The next level above financial independence is financial freedom (you can just get whatever you want, from shoes to houses) - off the top of my head I would guess this is probably around the 0.01%, which would be about 32k people in the USA. As an example of freedom, these people can buy nationality and avoid immigration limitations (going rate is ~$1-5m).

The article is way off just comparing salaries. There are 3 social classes in terms of having a meaningful lifestyle distinction - those who have to work for someone else, those who don't, and those who have full freedom to decide where they go and what they do each day. All they did was compare a bunch of people in the same social class (somewhat shockingly the Romans considered this equivalent to a slave class).

1 comments

>That's a level you can contribute to by being frugal.

J suspect that ceteris paribus, being frugal reduces happiness - by definition, it's not getting things you want to get.

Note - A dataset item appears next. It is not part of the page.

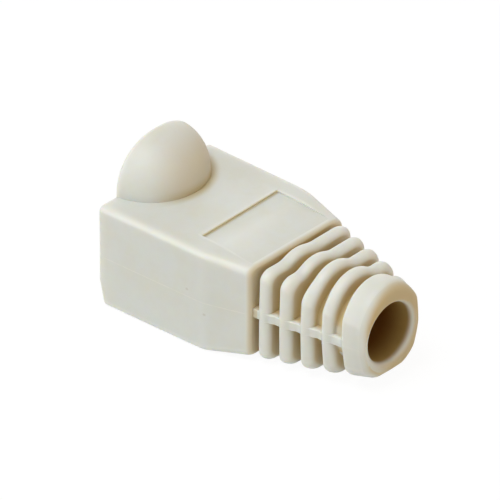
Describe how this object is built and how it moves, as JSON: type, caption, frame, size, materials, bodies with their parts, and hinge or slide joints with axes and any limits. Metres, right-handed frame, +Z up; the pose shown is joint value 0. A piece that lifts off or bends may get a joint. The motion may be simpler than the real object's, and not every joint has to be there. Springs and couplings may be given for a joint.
{
  "type": "modular plug strain relief boot",
  "caption": "Soft moulded boot with a rectangular plug pocket, a domed latch cover, a ribbed tapering tail and a round cable bore.",
  "frame": {"origin": "under the middle of the boot, on the flat bottom of the housing", "axes": "+X from the plug end to the cable end, +Y across, +Z up towards the latch dome"},
  "size_m": [0.027, 0.014, 0.0146],
  "materials": {
    "boot_vinyl": "satin soft moulded vinyl in warm ivory grey"
  },
  "bodies": {
    "root": {"boot": "boot_vinyl"}
  },
  "joints": []
}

Who is happier, the person who always wants, and always buys what they want? Or the one who learns to not want so much, and is therefore always satisfied?
"the chase is better than the catch"

Once you can afford something that was way out of reach before, you buy it and after the first few moments you realize it is not as great as you expected. Do this a few times, and you'll learn what is important. The more wealthy people I know do have a slightly above average car and house, but IME the biggest difference is that they have far more extreme - both in amount and in price - experiences, i.e. weekend trips, fine wining and dining etc.

Maybe financial independence isn't for you. It doesn't suit most people in fact - most choose the greater financial security and predictability of a decent job. This is very helpful if you are an entrepreneur as you can hire people much smarter and more able than yourself.

Higher earners tend to just upgrade and spend more (apartment, clothes, restaurants, hotels etc), and aren't really living that differently - that lifestyle can certainly soak up maximum income achievable in a salaried job.

I think this is what the article inadvertently pointed to, that the higher salaries could lead to a sense of frustration that nothing really changed.